# Bleeding Dead Rabbits



## Angelskeeper (8/8/21)

Hi all, 
I'm hoping someone may have some idea or insight into my annoyance....

I'm have both the Dead Rabbit v1 rda & the Dead Rabbit v2 rda setup with squonk pins and using them on both the Pulse 80w and Pulse Dual squonk mods, and whenever I remove them to refill the squonk bottle, theres always liquid underneath the rdas.
Any other rda (Tauren rdta, the Pulse 1 & 2 rda, profile unity rda all setup with squonk pins) I use on the Pulse 80w & Pulse Dual are bone dry when removing them.
When I use either of the Rabbits on my Squeezer or Topside Dual theres no liquid under the rdas at all.
Could it just be that the Rabbits and Pulse squonkers just don't seal 100% causing the Rabbits to "bleed"?

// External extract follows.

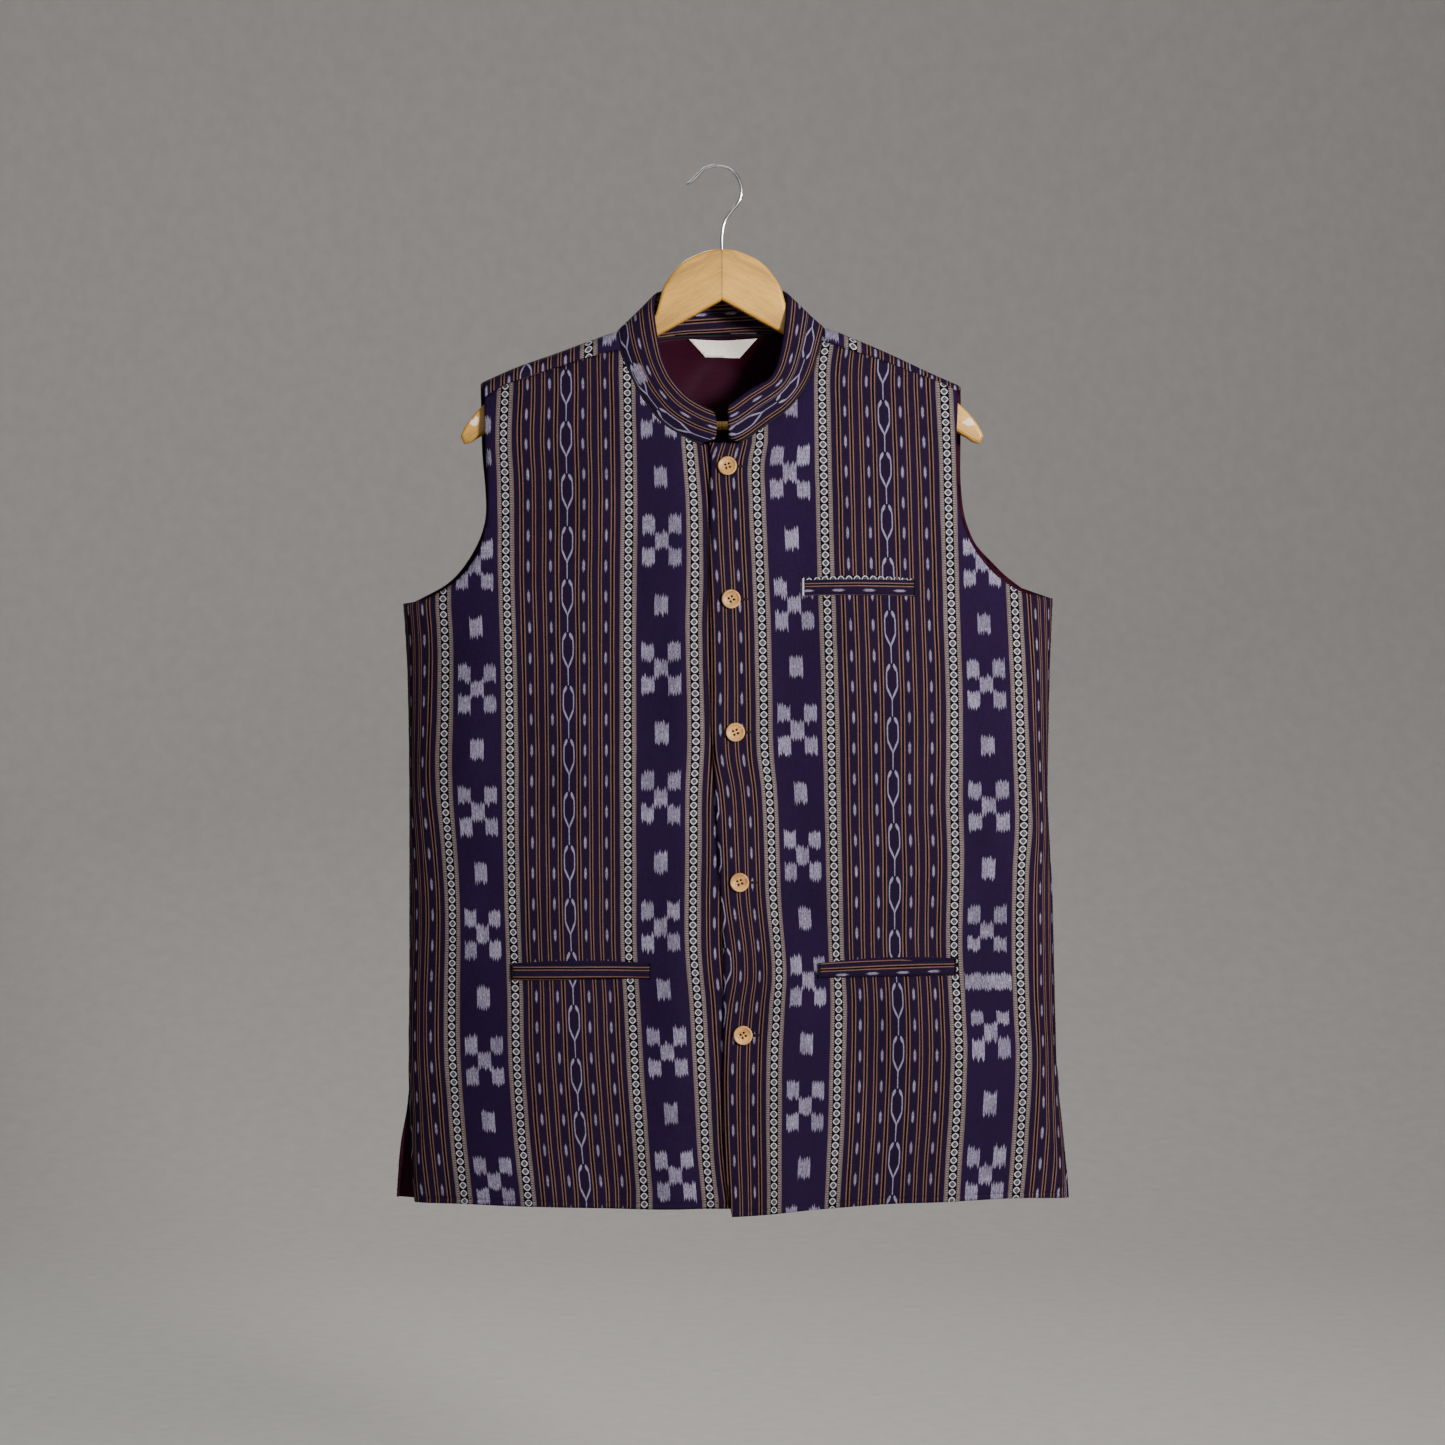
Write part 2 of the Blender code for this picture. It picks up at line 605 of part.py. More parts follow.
# the button's section: radius, height over its back
BUTTON_SECTION = [(5.2, 0.0), (7.2, 0.7), (8.0, 1.7), (7.85, 2.6), (7.1, 3.2), (6.2, 2.9), (5.5, 2.3)]


def button_mesh():
    """Points and faces of one button, with four holes through a sunk middle. Height runs along -Y."""
    sides = 20
    points = []
    faces = []
    for radius, high in BUTTON_SECTION:
        points += [Vector((x, -high, z)) for x, z in ring(sides, radius)]
    rows = len(BUTTON_SECTION)
    for r in range(rows - 1):
        for k in range(sides):
            a = r * sides + k
            b = r * sides + (k + 1) % sides
            faces.append((a, b, b + sides, a + sides))
    holes = []
    for turn in range(4):
        angle = math.radians(35 + 90 * turn)
        middle = Vector((HOLE_OUT * math.cos(angle), HOLE_OUT * math.sin(angle)))
        holes.append([middle + Vector(p) for p in ring(6, HOLE_R)])
    for first, high, flip in ((0, 0.0, False), ((rows - 1) * sides, BUTTON_SECTION[-1][1], True)):
        rim = [Vector((points[first + k].x, points[first + k].z)) for k in range(sides)]
        flat = rim + [p for hole in holes for p in hole]
        edges = [(k, (k + 1) % sides) for k in range(sides)]
        for h in range(4):
            base = sides + 6 * h
            edges += [(base + k, base + (k + 1) % 6) for k in range(6)]
        made = geometry.delaunay_2d_cdt(flat, edges, [], 1, 1e-5)
        start = len(points)
        points += [Vector((p.x, -high, p.y)) for p in flat[sides:]]
        names = [first + ids[0] if ids[0] < sides else start + ids[0] - sides for ids in made[3]]
        for face in made[2]:
            middle = sum((made[0][i] for i in face), Vector((0, 0))) / 3
            if any((middle - sum(hole, Vector((0, 0))) / 6).length < HOLE_R * 0.8 for hole in holes):
                continue
            corner = [names[i] for i in face]
            faces.append(tuple(reversed(corner)) if flip else tuple(corner))
    low = rows * sides
    top = low + 24
    for h in range(4):
        for k in range(6):
            a = low + 6 * h + k
            b = low + 6 * h + (k + 1) % 6
            faces.append((b, a, a + top - low, b + top - low))
    return points, faces


def build_buttons():
    points, faces = button_mesh()
    for number, (x, drop) in enumerate(BUTTONS, 1):
        at = over_point(x, drop)
        normal = -normal_at(over_point, x, drop)
        turn = Vector((0, -1, 0)).rotation_difference(normal).to_matrix()
        moved = [turn @ p + at + normal * 0.5 for p in points]
        face_out(new_object(f"button_{number}", moved, faces))


def build_label():
    def label_point(x, drop):
        return back_point(x, back_w(x, drop))

    corners = [(-26.0, 141.0), (35.0, 140.8), (20.6, 156.4), (-12.0, 155.6)]
    sides = [[corners[k], corners[(k + 1) % 4]] for k in range(4)]
    sheet("neck_label", outline_of(sides, 9), label_point, 1, 0.5, (9, 7), label_lift)


SHANK_X = 3.8
BOARD_HALF = 6.5
RIM = 3.6
# the hanger's board from the shank: x out, drop of the upper edge; then the lower edge
BOARD_UPPER = [(0, 69.5), (12, 70.6), (29.5, 78), (39, 86), (46.5, 96), (50.5, 103.5), (53.2, 113), (56.5, 124.5),
               (61, 130.2), (67, 134.3), (76, 141.5), (88, 148), (104, 153.5), (136, 163.5), (170, 178),
               (202, 201.5), (216, 217), (222, 228)]
BOARD_LOWER = [(219, 234.6), (213, 233.0), (202, 226), (150, 196.3), (100, 168.3), (53.5, 142.3), (0, 112.5)]
BAR_DROP = 219.2
BAR_R = 3.9


def tube(name, path, radius, sides, keep=None):
    """A round bar swept along a path in millimetres, its ends closed and a little rounded."""
    points = []
    side = Vector((0, 1, 0))
    ends = len(path) - 1
    for k, p in enumerate(path):
        ahead = (path[min(k + 1, ends)] - path[max(k - 1, 0)]).normalized()
        across = side.cross(ahead).normalized()
        other = ahead.cross(across)
        scale = 0.7 if k in (0, ends) else 1.0
        for a, b in ring(sides, radius * scale):
            points.append(p + across * a + other * b)
    faces = []
    for k in range(ends):
        for i in range(sides):
            a = k * sides + i
            b = k * sides + (i + 1) % sides
            faces.append((a, b, b + sides, a + sides))
    faces.append(tuple(reversed(range(sides))))
    faces.append(tuple(range(ends * sides, (ends + 1) * sides)))
    made = new_object(name, points, faces)
    face_out(made)
    return made


def board_half(sign, loop):
    return [(SHANK_X + sign * x, d) for x, d in loop]


def inset_loop(loop, gap):
    """A closed outline moved in by a gap, corner by corner."""
    found = []
    for k, p in enumerate(loop):
        a = Vector(loop[k - 1])
        b = Vector(p)
        c = Vector(loop[(k + 1) % len(loop)])
        first = Vector(((b - a).y, (a - b).x)).normalized()
        second = Vector(((c - b).y, (b - c).x)).normalized()
        mid = (first + second).normalized()
        found.append(b + mid * gap / max(mid.dot(first), 0.6))
    return found


def cutter(name, path, radius):
    made = tube(name, path, radius, 16)
    made.hide_render = True
    made.hide_viewport = True
    return made


def build_hanger():
    upper = curve_through(board_half(-1, list(reversed(BOARD_UPPER))), 14)[:-1]
    upper += curve_through(board_half(1, BOARD_UPPER), 14)
    lower = curve_through([board_half(1, [p])[0] for p in BOARD_LOWER], 24)
    lower += list(reversed(curve_through([board_half(-1, [p])[0] for p in BOARD_LOWER], 24)))[1:]
    loop = [Vector(p) for p in upper + lower]
    layers = [(RIM, -BOARD_HALF), (RIM * 0.3, RIM * 0.3 - BOARD_HALF), (0.0, RIM - BOARD_HALF),
              (0.0, BOARD_HALF - RIM), (RIM * 0.3, BOARD_HALF - RIM * 0.3), (RIM, BOARD_HALF)]
    points = []
    for gap, y in layers:
        points += [Vector((p.x, y, -p.y)) for p in inset_loop(loop, -gap)]
    n = len(loop)
    faces = []
    for r in range(len(layers) - 1):
        for k in range(n):
            a = r * n + k
            b = r * n + (k + 1) % n
            faces.append((b, a, a + n, b + n))
    for r, flip in ((0, False), (len(layers) - 1, True)):
        flat = [Vector((points[r * n + k].x, points[r * n + k].z)) for k in range(n)]
        made = geometry.delaunay_2d_cdt(flat, [(k, (k + 1) % n) for k in range(n)], [], 1, 1e-6)
        for face in made[2]:
            corner = [r * n + made[3][i][0] for i in face]
            faces.append(tuple(reversed(corner)) if flip else tuple(corner))
    board = new_object("hanger_wood", points, faces)
    face_out(board)
    tools = [
        cutter("cut_shank", [Vector((SHANK_X, 0, -60)), Vector((SHANK_X, 0, -80)), Vector((SHANK_X, 0, -96))], 1.8),
        cutter("cut_bar", [Vector((x, 0, -BAR_DROP)) for x in (-188.2, -100, 0, 100, 195.8)], BAR_R + SEAM),
    ]
    for tool in tools:
        cut = board.modifiers.new(tool.name, "BOOLEAN")
        cut.operation = "DIFFERENCE"
        cut.solver = "EXACT"
        cut.object = tool
    tube("hanger_bar", [Vector((x, 0, -BAR_DROP)) for x in (-187.6, -100, 0, 100, 195.2)], BAR_R, 14)
    hook = [(-26.2, 14.4), (-22.6, 12.0), (-19.0, 8.9), (-12.3, 1.6), (-4.7, -1.2), (2.1, -1.7), (10.6, 1.0),
            (17.4, 8.1), (20.3, 18.3), (18.3, 28.5), (11.7, 37.0), (6.2, 45.5), (4.0, 56.5), (3.8, 68.4), (3.8, 94.0)]
    path = [Vector((x, 0, -d)) for x, d in (tuple(p) for p in curve_through(hook, 5))]
    tube("hanger_hook", path, 1.45, 10)


build_fronts()
build_back()
build_lining()
build_collar()
build_welts()
build_buttons()
build_label()
build_hanger()
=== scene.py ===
"""A sleeveless stand-collar jacket in ikat stripe cloth, hung on a wooden hanger.

The tables are in millimetres, heights as a drop below the hook's inner crown. Each cloth piece is cut flat
from its own outline and then laid on the hung surface, the same one that the solids follow.
"""

import math

import bmesh
import bpy
from bpy.props import FloatProperty, FloatVectorProperty, PointerProperty
from mathutils import Matrix, Vector, kdtree, noise


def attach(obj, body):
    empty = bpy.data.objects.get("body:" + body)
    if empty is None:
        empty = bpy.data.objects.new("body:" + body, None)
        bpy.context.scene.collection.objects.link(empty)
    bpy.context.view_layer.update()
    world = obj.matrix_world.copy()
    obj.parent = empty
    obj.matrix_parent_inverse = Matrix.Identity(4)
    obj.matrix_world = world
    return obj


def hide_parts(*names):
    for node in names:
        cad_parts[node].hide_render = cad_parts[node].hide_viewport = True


bl_info = {
    "name": "Ikat Nehru Jacket",
    "version": (1, 0, 0),
    "blender": (4, 5, 0),
    "location": "View3D > Sidebar > Jacket",
    "description": "Builds a striped stand-collar jacket on its hanger, piece by piece",
    "category": "Object",
}

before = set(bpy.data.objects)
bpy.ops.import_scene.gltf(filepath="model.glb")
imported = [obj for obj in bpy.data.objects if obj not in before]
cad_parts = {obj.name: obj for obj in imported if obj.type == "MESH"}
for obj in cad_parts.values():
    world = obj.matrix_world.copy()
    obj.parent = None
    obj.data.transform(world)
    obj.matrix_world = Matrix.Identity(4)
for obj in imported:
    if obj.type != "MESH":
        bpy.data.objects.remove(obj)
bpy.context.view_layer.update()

MM = 0.001
# how far a seam's two edges stay apart
SEAM_GAP = 0.3
# the middle of the body, and of the neck at the back
CENTRE = 9.0
NECK_X = 2.6
# the shoulder line's roll, and how far the chest and the back swell from it
RIDGE_R = 9.0
QUARTER = RIDGE_R * math.pi / 2
FRONT_DEPTH = 37.0
FRONT_SWELL = 230.0
BACK_DEPTH = 33.0
BACK_SWELL = 200.0
# under the neck the back swells sooner: how much, and over what half width
NECK_SWELL = 158.0
NECK_WIDE = 62.0
# the under front steps back by the lap, from this x over this width
UNDER_LAP = 3.2
LAP_X = -36.0
LAP_WIDE = 26.0
VENT_TOP = 792.0
VENT_HIGH = 84.0
FRONT_FLARE = 8.0
BACK_FLARE = 6.0
WALL = 2.0
# a fold starts this share of its length before its top
FOLD_LEAD = 0.15

# the camera that took the jacket: metres from its middle plane, and the picture's middle in millimetres
CAMERA_AWAY = 3.0
PICTURE_X = 4.25
PICTURE_DROP = 471.3
MM_A_PIXEL = 0.85
HALF_PICTURE = 722.5

# shoulder line seen from the front: x, drop
RIDGE = [(-260, 206), (-230, 195), (-201.2, 182.6), (-170, 169), (-138.7, 158), (-110, 147.4),
         (-80.6, 137.1), (-40, 126.5), (5, 122.5), (50, 125.8), (92.2, 136), (119, 146.3),
         (149.9, 159.7), (180.6, 174.1), (206.5, 185.5), (235, 198), (260, 209)]
# side seams and, below the vents, the edges of the fronts and of the back: drop, x
SIDE_LEFT = [(300, -268), (370, -267.8), (410, -265), (665, -262.5), (785, -263), (840, -260.5), (900, -257)]
SIDE_RIGHT = [(300, 285.6), (366, 285.6), (400, 284), (500, 281.6), (540, 281.4), (610, 285),
              (690, 287), (770, 289), (812, 294), (900, 298)]
BACK_LEFT = [(300, -268), (370, -267.8), (410, -265), (665, -262.5), (785, -263), (812, -267.5),
             (840, -271.5), (900, -275.5)]
BACK_RIGHT = [(300, 285.6), (366, 285.6), (400, 284), (500, 281.6), (540, 281.4), (610, 285),
              (690, 287), (770, 289), (812, 290), (900, 291)]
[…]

Any ideas or insight would be greatly appreciated.


----------



## Viper_SA (9/8/21)

Angelskeeper said:


> Hi all,
> I'm hoping someone may have some idea or insight into my annoyance....
> 
> I'm have both the Dead Rabbit v1 rda & the Dead Rabbit v2 rda setup with squonk pins and using them on both the Pulse 80w and Pulse Dual squonk mods, and whenever I remove them to refill the squonk bottle, theres always liquid underneath the rdas.
> ...



Exsanguinate the f... ckers


----------



## vicTor (9/8/21)

hi it could be that the squonk pin on the Rabbits are not sealing as well as other RDA'S, maybe they a tad short
or something

try loosening the pins ever so slightly


----------



## Angelskeeper (9/8/21)

vicTor said:


> hi it could be that the squonk pin on the Rabbits are not sealing as well as other RDA'S, maybe they a tad short
> or something
> 
> try loosening the pins ever so slightly



Will give it a go, but surely if they were too short then the same thing would happen on my Squeezer and Topside Dual?


----------



## Angelskeeper (9/8/21)

Viper_SA said:


> Exsanguinate the f... ckers



@Viper_SA Great idea, but how would I prevent the dry hits then?

Reactions: Funny 1


----------



## vicTor (9/8/21)

Angelskeeper said:


> Will give it a go, but surely if they were too short then the same thing would happen on my Squeezer and Topside Dual?



mods have different 510's so my guess is the Pulses have a slightly "deeper" thread so not sealing 100%


----------